▶ [Material provided]
==================================================

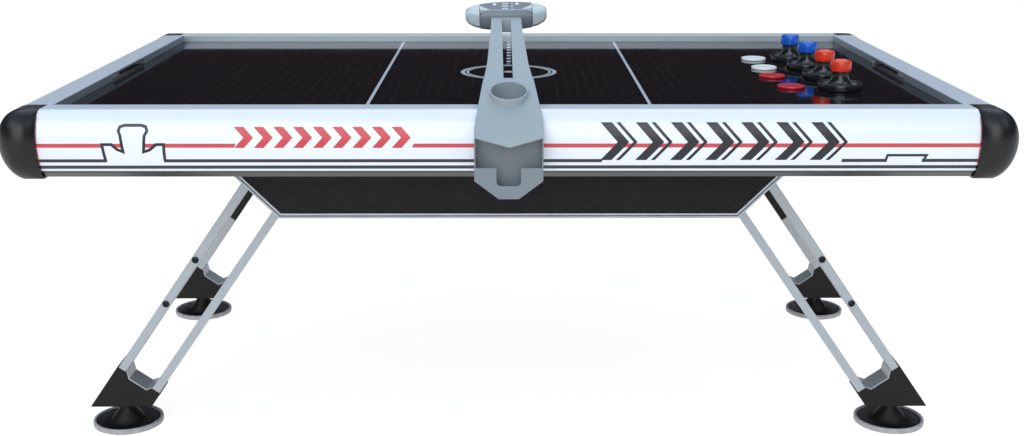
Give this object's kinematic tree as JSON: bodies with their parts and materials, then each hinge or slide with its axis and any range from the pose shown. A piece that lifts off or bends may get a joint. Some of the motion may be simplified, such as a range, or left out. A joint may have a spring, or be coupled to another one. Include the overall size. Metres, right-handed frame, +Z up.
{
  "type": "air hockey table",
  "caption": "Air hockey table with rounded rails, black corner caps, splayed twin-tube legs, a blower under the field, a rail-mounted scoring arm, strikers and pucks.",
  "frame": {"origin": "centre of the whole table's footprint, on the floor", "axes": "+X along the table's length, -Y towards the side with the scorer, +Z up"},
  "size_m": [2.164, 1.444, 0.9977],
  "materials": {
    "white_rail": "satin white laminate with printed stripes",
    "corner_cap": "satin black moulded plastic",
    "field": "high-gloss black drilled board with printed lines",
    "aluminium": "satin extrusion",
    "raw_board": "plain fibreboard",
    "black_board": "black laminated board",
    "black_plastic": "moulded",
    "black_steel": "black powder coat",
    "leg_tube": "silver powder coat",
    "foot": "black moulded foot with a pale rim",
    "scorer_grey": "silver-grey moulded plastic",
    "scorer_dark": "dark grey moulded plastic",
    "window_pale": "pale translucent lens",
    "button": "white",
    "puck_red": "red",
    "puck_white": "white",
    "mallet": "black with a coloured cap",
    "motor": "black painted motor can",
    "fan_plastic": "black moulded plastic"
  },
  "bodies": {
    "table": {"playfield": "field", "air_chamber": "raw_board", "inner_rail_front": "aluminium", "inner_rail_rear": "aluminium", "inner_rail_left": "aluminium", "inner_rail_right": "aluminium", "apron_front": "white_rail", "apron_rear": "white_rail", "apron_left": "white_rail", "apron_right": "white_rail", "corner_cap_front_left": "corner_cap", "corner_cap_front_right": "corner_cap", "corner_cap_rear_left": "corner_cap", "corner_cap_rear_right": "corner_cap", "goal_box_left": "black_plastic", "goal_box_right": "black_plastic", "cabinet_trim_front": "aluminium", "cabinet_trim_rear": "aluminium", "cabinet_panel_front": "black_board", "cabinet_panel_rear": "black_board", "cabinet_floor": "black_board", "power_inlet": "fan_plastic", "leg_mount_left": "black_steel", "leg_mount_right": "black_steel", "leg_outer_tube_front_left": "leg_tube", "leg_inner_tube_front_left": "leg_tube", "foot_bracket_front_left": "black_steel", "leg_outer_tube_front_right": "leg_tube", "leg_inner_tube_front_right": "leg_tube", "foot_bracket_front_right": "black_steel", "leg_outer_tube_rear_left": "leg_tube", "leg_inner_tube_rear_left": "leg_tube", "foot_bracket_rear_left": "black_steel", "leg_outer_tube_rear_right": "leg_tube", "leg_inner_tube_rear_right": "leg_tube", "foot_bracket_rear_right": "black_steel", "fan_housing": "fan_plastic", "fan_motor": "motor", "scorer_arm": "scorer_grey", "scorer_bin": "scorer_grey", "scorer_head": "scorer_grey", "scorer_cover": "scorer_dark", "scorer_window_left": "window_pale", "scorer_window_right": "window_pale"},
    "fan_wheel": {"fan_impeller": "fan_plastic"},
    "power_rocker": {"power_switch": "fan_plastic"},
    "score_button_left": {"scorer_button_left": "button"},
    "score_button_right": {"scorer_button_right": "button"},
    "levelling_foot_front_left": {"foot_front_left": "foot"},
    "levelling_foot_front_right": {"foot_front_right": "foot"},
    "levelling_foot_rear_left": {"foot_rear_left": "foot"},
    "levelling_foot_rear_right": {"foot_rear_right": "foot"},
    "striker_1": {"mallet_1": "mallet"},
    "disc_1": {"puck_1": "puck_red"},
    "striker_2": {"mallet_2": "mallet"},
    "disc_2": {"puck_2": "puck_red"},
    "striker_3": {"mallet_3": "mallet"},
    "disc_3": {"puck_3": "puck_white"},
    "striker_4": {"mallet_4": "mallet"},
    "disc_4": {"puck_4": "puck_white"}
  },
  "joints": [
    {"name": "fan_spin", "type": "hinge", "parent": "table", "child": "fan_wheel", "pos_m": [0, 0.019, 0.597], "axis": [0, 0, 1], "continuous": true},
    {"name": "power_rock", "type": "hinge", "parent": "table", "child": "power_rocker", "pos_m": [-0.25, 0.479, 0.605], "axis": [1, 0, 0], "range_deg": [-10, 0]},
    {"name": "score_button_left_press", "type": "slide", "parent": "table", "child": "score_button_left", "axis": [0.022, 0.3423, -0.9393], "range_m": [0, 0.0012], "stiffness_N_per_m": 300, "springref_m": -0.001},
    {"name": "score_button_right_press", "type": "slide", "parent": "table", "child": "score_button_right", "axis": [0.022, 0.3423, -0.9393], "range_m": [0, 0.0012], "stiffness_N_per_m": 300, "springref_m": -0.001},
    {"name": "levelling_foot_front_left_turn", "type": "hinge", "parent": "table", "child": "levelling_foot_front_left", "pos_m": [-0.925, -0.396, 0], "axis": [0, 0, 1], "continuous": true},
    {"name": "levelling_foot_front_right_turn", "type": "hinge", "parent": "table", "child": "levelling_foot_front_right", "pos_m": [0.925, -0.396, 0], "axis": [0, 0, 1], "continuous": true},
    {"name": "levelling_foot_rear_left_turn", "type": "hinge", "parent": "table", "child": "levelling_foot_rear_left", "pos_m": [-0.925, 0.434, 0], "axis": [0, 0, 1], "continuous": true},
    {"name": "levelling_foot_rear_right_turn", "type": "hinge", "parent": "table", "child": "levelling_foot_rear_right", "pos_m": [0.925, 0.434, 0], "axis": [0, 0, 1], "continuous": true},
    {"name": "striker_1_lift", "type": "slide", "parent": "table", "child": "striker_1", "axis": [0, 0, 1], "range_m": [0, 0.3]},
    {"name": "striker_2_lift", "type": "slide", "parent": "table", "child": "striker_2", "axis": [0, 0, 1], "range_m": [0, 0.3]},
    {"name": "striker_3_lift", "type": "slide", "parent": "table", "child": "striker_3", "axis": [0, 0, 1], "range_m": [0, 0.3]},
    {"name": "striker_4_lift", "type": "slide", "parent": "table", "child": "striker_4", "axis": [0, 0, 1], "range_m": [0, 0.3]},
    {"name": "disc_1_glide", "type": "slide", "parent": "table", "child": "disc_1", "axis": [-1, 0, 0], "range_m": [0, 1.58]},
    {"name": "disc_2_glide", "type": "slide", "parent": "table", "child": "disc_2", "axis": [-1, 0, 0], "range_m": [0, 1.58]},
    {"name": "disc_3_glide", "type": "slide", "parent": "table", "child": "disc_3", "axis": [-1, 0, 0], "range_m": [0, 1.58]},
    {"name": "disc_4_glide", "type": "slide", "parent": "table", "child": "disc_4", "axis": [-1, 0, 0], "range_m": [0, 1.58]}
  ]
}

==================================================

▶ [Required work] Return every line exactly.

▶ [Response to the exercise]
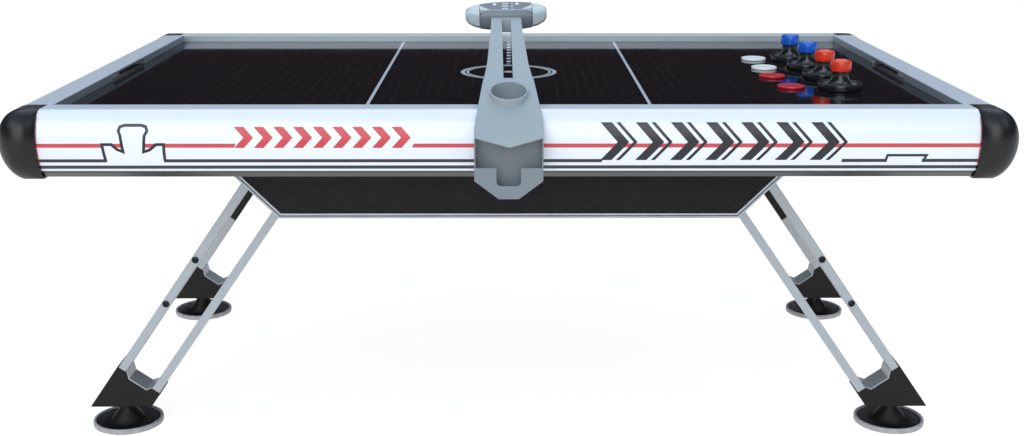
Give this object's kinematic tree as JSON: bodies with their parts and materials, then each hinge or slide with its axis and any range from the pose shown. A piece that lifts off or bends may get a joint. Some of the motion may be simplified, such as a range, or left out. A joint may have a spring, or be coupled to another one. Include the overall size. Metres, right-handed frame, +Z up.
{
  "type": "air hockey table",
  "caption": "Air hockey table with rounded rails, black corner caps, splayed twin-tube legs, a blower under the field, a rail-mounted scoring arm, strikers and pucks.",
  "frame": {"origin": "centre of the whole table's footprint, on the floor", "axes": "+X along the table's length, -Y towards the side with the scorer, +Z up"},
  "size_m": [2.164, 1.444, 0.9977],
  "materials": {
    "white_rail": "satin white laminate with printed stripes",
    "corner_cap": "satin black moulded plastic",
    "field": "high-gloss black drilled board with printed lines",
    "aluminium": "satin extrusion",
    "raw_board": "plain fibreboard",
    "black_board": "black laminated board",
    "black_plastic": "moulded",
    "black_steel": "black powder coat",
    "leg_tube": "silver powder coat",
    "foot": "black moulded foot with a pale rim",
    "scorer_grey": "silver-grey moulded plastic",
    "scorer_dark": "dark grey moulded plastic",
    "window_pale": "pale translucent lens",
    "button": "white",
    "puck_red": "red",
    "puck_white": "white",
    "mallet": "black with a coloured cap",
    "motor": "black painted motor can",
    "fan_plastic": "black moulded plastic"
  },
  "bodies": {
    "table": {"playfield": "field", "air_chamber": "raw_board", "inner_rail_front": "aluminium", "inner_rail_rear": "aluminium", "inner_rail_left": "aluminium", "inner_rail_right": "aluminium", "apron_front": "white_rail", "apron_rear": "white_rail", "apron_left": "white_rail", "apron_right": "white_rail", "corner_cap_front_left": "corner_cap", "corner_cap_front_right": "corner_cap", "corner_cap_rear_left": "corner_cap", "corner_cap_rear_right": "corner_cap", "goal_box_left": "black_plastic", "goal_box_right": "black_plastic", "cabinet_trim_front": "aluminium", "cabinet_trim_rear": "aluminium", "cabinet_panel_front": "black_board", "cabinet_panel_rear": "black_board", "cabinet_floor": "black_board", "power_inlet": "fan_plastic", "leg_mount_left": "black_steel", "leg_mount_right": "black_steel", "leg_outer_tube_front_left": "leg_tube", "leg_inner_tube_front_left": "leg_tube", "foot_bracket_front_left": "black_steel", "leg_outer_tube_front_right": "leg_tube", "leg_inner_tube_front_right": "leg_tube", "foot_bracket_front_right": "black_steel", "leg_outer_tube_rear_left": "leg_tube", "leg_inner_tube_rear_left": "leg_tube", "foot_bracket_rear_left": "black_steel", "leg_outer_tube_rear_right": "leg_tube", "leg_inner_tube_rear_right": "leg_tube", "foot_bracket_rear_right": "black_steel", "fan_housing": "fan_plastic", "fan_motor": "motor", "scorer_arm": "scorer_grey", "scorer_bin": "scorer_grey", "scorer_head": "scorer_grey", "scorer_cover": "scorer_dark", "scorer_window_left": "window_pale", "scorer_window_right": "window_pale"},
    "fan_wheel": {"fan_impeller": "fan_plastic"},
    "power_rocker": {"power_switch": "fan_plastic"},
    "score_button_left": {"scorer_button_left": "button"},
    "score_button_right": {"scorer_button_right": "button"},
    "levelling_foot_front_left": {"foot_front_left": "foot"},
    "levelling_foot_front_right": {"foot_front_right": "foot"},
    "levelling_foot_rear_left": {"foot_rear_left": "foot"},
    "levelling_foot_rear_right": {"foot_rear_right": "foot"},
    "striker_1": {"mallet_1": "mallet"},
    "disc_1": {"puck_1": "puck_red"},
    "striker_2": {"mallet_2": "mallet"},
    "disc_2": {"puck_2": "puck_red"},
    "striker_3": {"mallet_3": "mallet"},
    "disc_3": {"puck_3": "puck_white"},
    "striker_4": {"mallet_4": "mallet"},
    "disc_4": {"puck_4": "puck_white"}
  },
  "joints": [
    {"name": "fan_spin", "type": "hinge", "parent": "table", "child": "fan_wheel", "pos_m": [0, 0.019, 0.597], "axis": [0, 0, 1], "continuous": true},
    {"name": "power_rock", "type": "hinge", "parent": "table", "child": "power_rocker", "pos_m": [-0.25, 0.479, 0.605], "axis": [1, 0, 0], "range_deg": [-10, 0]},
    {"name": "score_button_left_press", "type": "slide", "parent": "table", "child": "score_button_left", "axis": [0.022, 0.3423, -0.9393], "range_m": [0, 0.0012], "stiffness_N_per_m": 300, "springref_m": -0.001},
    {"name": "score_button_right_press", "type": "slide", "parent": "table", "child": "score_button_right", "axis": [0.022, 0.3423, -0.9393], "range_m": [0, 0.0012], "stiffness_N_per_m": 300, "springref_m": -0.001},
    {"name": "levelling_foot_front_left_turn", "type": "hinge", "parent": "table", "child": "levelling_foot_front_left", "pos_m": [-0.925, -0.396, 0], "axis": [0, 0, 1], "continuous": true},
    {"name": "levelling_foot_front_right_turn", "type": "hinge", "parent": "table", "child": "levelling_foot_front_right", "pos_m": [0.925, -0.396, 0], "axis": [0, 0, 1], "continuous": true},
    {"name": "levelling_foot_rear_left_turn", "type": "hinge", "parent": "table", "child": "levelling_foot_rear_left", "pos_m": [-0.925, 0.434, 0], "axis": [0, 0, 1], "continuous": true},
    {"name": "levelling_foot_rear_right_turn", "type": "hinge", "parent": "table", "child": "levelling_foot_rear_right", "pos_m": [0.925, 0.434, 0], "axis": [0, 0, 1], "continuous": true},
    {"name": "striker_1_lift", "type": "slide", "parent": "table", "child": "striker_1", "axis": [0, 0, 1], "range_m": [0, 0.3]},
    {"name": "striker_2_lift", "type": "slide", "parent": "table", "child": "striker_2", "axis": [0, 0, 1], "range_m": [0, 0.3]},
    {"name": "striker_3_lift", "type": "slide", "parent": "table", "child": "striker_3", "axis": [0, 0, 1], "range_m": [0, 0.3]},
    {"name": "striker_4_lift", "type": "slide", "parent": "table", "child": "striker_4", "axis": [0, 0, 1], "range_m": [0, 0.3]},
    {"name": "disc_1_glide", "type": "slide", "parent": "table", "child": "disc_1", "axis": [-1, 0, 0], "range_m": [0, 1.58]},
    {"name": "disc_2_glide", "type": "slide", "parent": "table", "child": "disc_2", "axis": [-1, 0, 0], "range_m": [0, 1.58]},
    {"name": "disc_3_glide", "type": "slide", "parent": "table", "child": "disc_3", "axis": [-1, 0, 0], "range_m": [0, 1.58]},
    {"name": "disc_4_glide", "type": "slide", "parent": "table", "child": "disc_4", "axis": [-1, 0, 0], "range_m": [0, 1.58]}
  ]
}